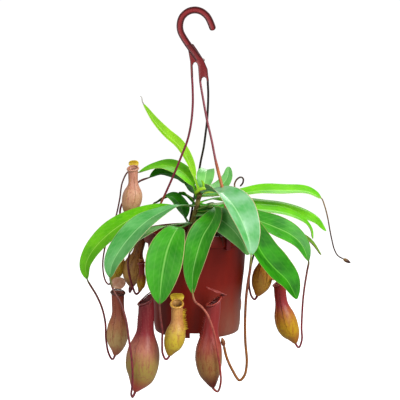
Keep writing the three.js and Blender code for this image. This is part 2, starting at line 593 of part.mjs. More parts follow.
function tendril({ from, to, route, bud }) {
  const rib = leaves[from].rib;
  const tip = rib[rib.length - 1];
  const first = tip.clone().add(vec(route[0]).sub(tip).setLength(gap + 0.1));
  const line = [first, ...route.map(vec)];
  if (to) {
    const [foot, next] = jugs[to].spine.map(vec);
    line.push(foot.clone().add(foot.clone().sub(next).setLength(gap + 0.1)));
  }
  const curve = smoothCurve(line);
  const stalk = tube(curve, tendrilRadius, 5, Math.max(8, Math.round(curve.getLength() / 12)));
  if (!bud) return stalk;
  const [radius, length] = bud;
  const end = line[line.length - 1];
  const ahead = curve.getTangent(1);
  const side = new THREE.Vector3().crossVectors(ahead, new THREE.Vector3(0, 1, 0)).normalize();
  const other = new THREE.Vector3().crossVectors(side, ahead);
  const rings = [0.08, 0.3, 0.55, 0.8].map((t) => Array.from({ length: 6 }, (_, i) => {
    const angle = (-i / 6) * 2 * Math.PI;
    const r = radius * Math.pow(Math.sin(Math.PI * Math.pow(t, 0.8)), 0.7);
    return end.clone().addScaledVector(ahead, (t - 0.12) * length)
      .addScaledVector(side, r * Math.cos(angle)).addScaledVector(other, r * Math.sin(angle));
  }));
  const pod = skin(rings, end.clone().addScaledVector(ahead, -0.12 * length),
    end.clone().addScaledVector(ahead, 0.9 * length));
  return join(stalk, pod);
}

for (const [name, thread] of Object.entries(tendrils)) addPiece(name, tendril(thread), tendrilSkin);

addPiece('hook', hook(), hangerPlastic);
for (const [name, line] of Object.entries(strands)) addPiece(name, strand(line), hangerPlastic);
addPiece('pot', pot(), potPlastic);
addPiece('soil', soil(), soilMix);
addPiece('stem', stem(), stemBark);

export default plant;
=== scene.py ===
import math
import random
import bpy
from mathutils import Euler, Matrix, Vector


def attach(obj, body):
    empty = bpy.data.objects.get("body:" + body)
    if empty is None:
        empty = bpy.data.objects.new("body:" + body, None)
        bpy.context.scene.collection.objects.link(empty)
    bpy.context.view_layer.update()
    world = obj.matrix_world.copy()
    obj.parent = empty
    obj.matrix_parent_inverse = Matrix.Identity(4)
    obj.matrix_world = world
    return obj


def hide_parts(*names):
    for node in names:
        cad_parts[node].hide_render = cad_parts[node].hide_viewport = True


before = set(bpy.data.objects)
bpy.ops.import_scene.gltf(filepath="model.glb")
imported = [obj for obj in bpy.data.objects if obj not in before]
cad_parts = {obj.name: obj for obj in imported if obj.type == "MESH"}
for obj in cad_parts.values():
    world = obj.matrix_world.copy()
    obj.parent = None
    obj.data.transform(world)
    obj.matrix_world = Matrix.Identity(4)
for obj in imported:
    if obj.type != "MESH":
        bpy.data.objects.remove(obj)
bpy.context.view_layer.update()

mm = 0.001
up = Vector((0, 0, 1))
random.seed(7)


# Colours are sRGB hex, turned to linear here
def colour(text):
    parts = [int(text[i:i + 2], 16) / 255 for i in (1, 3, 5)]
    return [c / 12.92 if c <= 0.04045 else ((c + 0.055) / 1.055) ** 2.4 for c in parts] + [1]


# Adds one node. Settings are node properties or inputs by name or number, stops fill a ramp
def addNode(tree, kind, settings=None, links=None, stops=None):
    node = tree.nodes.new(kind)
    for key, value in (settings or {}).items():
        if isinstance(key, str) and hasattr(node, key):
            setattr(node, key, value)
        else:
            node.inputs[key].default_value = value
    for key, source in (links or {}).items():
        tree.links.new(source, node.inputs[key])
    if stops:
        elements = node.color_ramp.elements
        while len(elements) < len(stops):
            elements.new(0.5)
        for element, (place, value) in zip(elements, stops):
            element.position = place
            element.color = colour(value) if isinstance(value, str) else (value, value, value, 1)
    return node


def newFinish(name, **settings):
    finish = bpy.data.materials.new(name)
    finish.use_nodes = True
    shader = finish.node_tree.nodes["Principled BSDF"]
    for key, value in settings.items():
        shader.inputs[key.replace("_", " ")].default_value = value
    return finish, finish.node_tree, shader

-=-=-

Aim
Copy the data above exactly. Every line must be included.

Exercise response
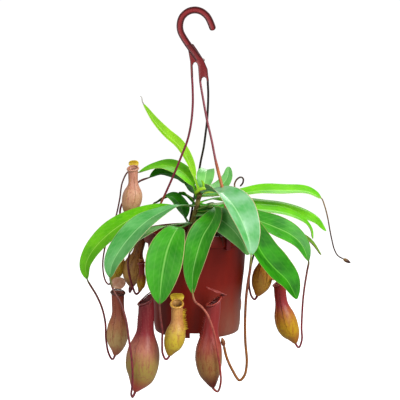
Keep writing the three.js and Blender code for this image. This is part 2, starting at line 593 of part.mjs. More parts follow.
function tendril({ from, to, route, bud }) {
  const rib = leaves[from].rib;
  const tip = rib[rib.length - 1];
  const first = tip.clone().add(vec(route[0]).sub(tip).setLength(gap + 0.1));
  const line = [first, ...route.map(vec)];
  if (to) {
    const [foot, next] = jugs[to].spine.map(vec);
    line.push(foot.clone().add(foot.clone().sub(next).setLength(gap + 0.1)));
  }
  const curve = smoothCurve(line);
  const stalk = tube(curve, tendrilRadius, 5, Math.max(8, Math.round(curve.getLength() / 12)));
  if (!bud) return stalk;
  const [radius, length] = bud;
  const end = line[line.length - 1];
  const ahead = curve.getTangent(1);
  const side = new THREE.Vector3().crossVectors(ahead, new THREE.Vector3(0, 1, 0)).normalize();
  const other = new THREE.Vector3().crossVectors(side, ahead);
  const rings = [0.08, 0.3, 0.55, 0.8].map((t) => Array.from({ length: 6 }, (_, i) => {
    const angle = (-i / 6) * 2 * Math.PI;
    const r = radius * Math.pow(Math.sin(Math.PI * Math.pow(t, 0.8)), 0.7);
    return end.clone().addScaledVector(ahead, (t - 0.12) * length)
      .addScaledVector(side, r * Math.cos(angle)).addScaledVector(other, r * Math.sin(angle));
  }));
  const pod = skin(rings, end.clone().addScaledVector(ahead, -0.12 * length),
    end.clone().addScaledVector(ahead, 0.9 * length));
  return join(stalk, pod);
}

for (const [name, thread] of Object.entries(tendrils)) addPiece(name, tendril(thread), tendrilSkin);

addPiece('hook', hook(), hangerPlastic);
for (const [name, line] of Object.entries(strands)) addPiece(name, strand(line), hangerPlastic);
addPiece('pot', pot(), potPlastic);
addPiece('soil', soil(), soilMix);
addPiece('stem', stem(), stemBark);

export default plant;
=== scene.py ===
import math
import random
import bpy
from mathutils import Euler, Matrix, Vector


def attach(obj, body):
    empty = bpy.data.objects.get("body:" + body)
    if empty is None:
        empty = bpy.data.objects.new("body:" + body, None)
        bpy.context.scene.collection.objects.link(empty)
    bpy.context.view_layer.update()
    world = obj.matrix_world.copy()
    obj.parent = empty
    obj.matrix_parent_inverse = Matrix.Identity(4)
    obj.matrix_world = world
    return obj


def hide_parts(*names):
    for node in names:
        cad_parts[node].hide_render = cad_parts[node].hide_viewport = True


before = set(bpy.data.objects)
bpy.ops.import_scene.gltf(filepath="model.glb")
imported = [obj for obj in bpy.data.objects if obj not in before]
cad_parts = {obj.name: obj for obj in imported if obj.type == "MESH"}
for obj in cad_parts.values():
    world = obj.matrix_world.copy()
    obj.parent = None
    obj.data.transform(world)
    obj.matrix_world = Matrix.Identity(4)
for obj in imported:
    if obj.type != "MESH":
        bpy.data.objects.remove(obj)
bpy.context.view_layer.update()

mm = 0.001
up = Vector((0, 0, 1))
random.seed(7)


# Colours are sRGB hex, turned to linear here
def colour(text):
    parts = [int(text[i:i + 2], 16) / 255 for i in (1, 3, 5)]
    return [c / 12.92 if c <= 0.04045 else ((c + 0.055) / 1.055) ** 2.4 for c in parts] + [1]


# Adds one node. Settings are node properties or inputs by name or number, stops fill a ramp
def addNode(tree, kind, settings=None, links=None, stops=None):
    node = tree.nodes.new(kind)
    for key, value in (settings or {}).items():
        if isinstance(key, str) and hasattr(node, key):
            setattr(node, key, value)
        else:
            node.inputs[key].default_value = value
    for key, source in (links or {}).items():
        tree.links.new(source, node.inputs[key])
    if stops:
        elements = node.color_ramp.elements
        while len(elements) < len(stops):
            elements.new(0.5)
        for element, (place, value) in zip(elements, stops):
            element.position = place
            element.color = colour(value) if isinstance(value, str) else (value, value, value, 1)
    return node


def newFinish(name, **settings):
    finish = bpy.data.materials.new(name)
    finish.use_nodes = True
    shader = finish.node_tree.nodes["Principled BSDF"]
    for key, value in settings.items():
        shader.inputs[key.replace("_", " ")].default_value = value
    return finish, finish.node_tree, shader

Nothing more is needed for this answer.